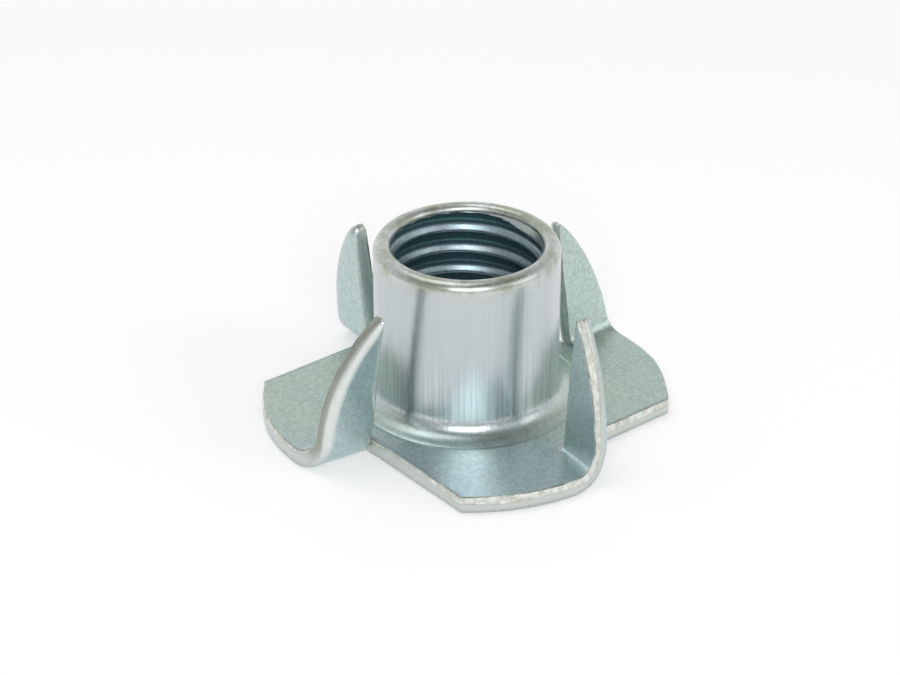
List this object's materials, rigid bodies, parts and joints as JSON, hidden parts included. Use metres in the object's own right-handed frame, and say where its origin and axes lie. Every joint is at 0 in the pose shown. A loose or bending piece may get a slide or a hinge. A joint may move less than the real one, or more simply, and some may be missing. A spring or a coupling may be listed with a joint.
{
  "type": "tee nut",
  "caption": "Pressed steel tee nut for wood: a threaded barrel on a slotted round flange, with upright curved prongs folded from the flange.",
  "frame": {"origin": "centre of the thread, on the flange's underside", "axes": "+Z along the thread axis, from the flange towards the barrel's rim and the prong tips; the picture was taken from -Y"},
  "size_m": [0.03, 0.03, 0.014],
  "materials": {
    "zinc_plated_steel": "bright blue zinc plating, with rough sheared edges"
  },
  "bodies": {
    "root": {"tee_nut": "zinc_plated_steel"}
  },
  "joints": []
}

• [What to do] Copy each line from the data above that includes "origin".

• [Correct answer]
List this object's materials, rigid bodies, parts and joints as JSON, hidden parts included. Use metres in the object's own right-handed frame, and say where its origin and axes lie. Every joint is at 0 in the pose shown. A loose or bending piece may get a slide or a hinge. A joint may move less than the real one, or more simply, and some may be missing. A spring or a coupling may be listed with a joint.
  "frame": {"origin": "centre of the thread, on the flange's underside", "axes": "+Z along the thread axis, from the flange towards the barrel's rim and the prong tips; the picture was taken from -Y"},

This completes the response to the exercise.